WA: Tell us more about some of the productions you have featured?
ZM: I have played Mike in a short film titled Makomborero, for a student dissertation project, and TK in a 13-episode TV series titled Revelations. Both of the above are nothing compared to each and to my current project, Wenera, in which I am playing Tsotsi. Every production comes with new rules, new opportunities and new challenges. So one should be open to always learning as though they knew nothing at all.
WA: Does your acting reflect your personal lifestyle?
ZM: No, most definitely not. Tsotsi is arrogant, cunning, rude, selfish, disrespectful and vain. He is the kind of person who makes it his business to find out every dirty secret in almost everyone he knows. Tsotsi operates under the belief that everyone has a dirty secret and whoever knows it has leverage to get whatever they want from this person. To the extent that if he fails to find that secret, he would much rather create it. And that alone is definitely not me.
WA: Who is your role model?
ZM: The late boxer Muhammad Ali said: “Impossible is just a big word thrown around by small men who find it easier to live in the world they’ve been given than to explore the power they have to change it. Impossible is not a fact.
It’s an opinion. Impossible is not a declaration. It’s a dare. Impossible is potential. Impossible is temporary.
Impossible is nothing.” Ali wasn’t just a role model, but he inspired me that the impossible can be a possibility.
Looking back through my journey, to all those who know me personally or who are familiar with my background, where I come from will understand at the same time appreciate my hardwork and so many things that have changed in my life. Dreams are never enough but as human beings we can never stop dreaming and eventually it will never be enough.
WA: Can you say you have achieved what you intended to accomplish in this film industry? If no, what is your dream then?
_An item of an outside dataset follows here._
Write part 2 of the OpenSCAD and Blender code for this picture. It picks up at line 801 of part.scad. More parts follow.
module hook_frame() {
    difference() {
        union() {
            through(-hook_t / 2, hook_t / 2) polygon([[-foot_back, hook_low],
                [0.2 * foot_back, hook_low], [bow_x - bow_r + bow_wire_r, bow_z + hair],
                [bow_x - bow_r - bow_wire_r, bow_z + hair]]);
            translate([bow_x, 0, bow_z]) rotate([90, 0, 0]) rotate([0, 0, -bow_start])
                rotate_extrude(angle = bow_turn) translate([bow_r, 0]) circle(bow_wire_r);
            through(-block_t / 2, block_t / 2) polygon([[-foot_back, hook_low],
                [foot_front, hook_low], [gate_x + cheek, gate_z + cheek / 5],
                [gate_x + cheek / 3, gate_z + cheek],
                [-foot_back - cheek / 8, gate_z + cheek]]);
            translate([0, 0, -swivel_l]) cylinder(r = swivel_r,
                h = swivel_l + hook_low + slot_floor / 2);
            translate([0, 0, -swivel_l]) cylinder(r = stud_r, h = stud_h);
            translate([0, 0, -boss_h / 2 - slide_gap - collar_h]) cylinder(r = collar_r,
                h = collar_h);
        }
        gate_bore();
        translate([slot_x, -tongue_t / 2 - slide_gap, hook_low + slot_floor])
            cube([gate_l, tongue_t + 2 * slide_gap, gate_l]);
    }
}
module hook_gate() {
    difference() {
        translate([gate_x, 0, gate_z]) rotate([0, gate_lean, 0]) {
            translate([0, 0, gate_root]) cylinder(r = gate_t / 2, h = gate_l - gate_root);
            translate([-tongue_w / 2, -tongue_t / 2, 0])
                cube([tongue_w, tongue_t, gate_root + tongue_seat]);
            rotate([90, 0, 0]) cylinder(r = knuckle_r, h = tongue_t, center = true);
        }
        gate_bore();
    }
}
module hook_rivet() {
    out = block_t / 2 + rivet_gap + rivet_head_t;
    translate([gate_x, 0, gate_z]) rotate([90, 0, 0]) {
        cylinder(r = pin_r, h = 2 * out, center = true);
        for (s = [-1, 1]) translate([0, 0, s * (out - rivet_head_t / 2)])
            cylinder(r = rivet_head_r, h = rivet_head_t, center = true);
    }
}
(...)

ZM: No, I have not, because my dream is to turn film into a business rather than just entertainment. The international fraternity has already tapped into it and I believe it’s now left to us to bring Hollywood here and not vice-versa. My greatest dream therefore is to open a foundation that begins to nurture young and talented TV personalities to know what they want and how to get it at a tender age. To create a hub for them that secures their future in the film industry.
WA: How is your life outside the film industry?
ZM: I have no life outside film.
WA: Any closing thoughts?
ZM: In life what matters most is the end result. Where you come from doesn’t matter. What matters most is where you want to go and how you intend to get there. Always surround yourself with people who inspire you because you are the master of your destiny. You are what you are today because of what you thought yesterday.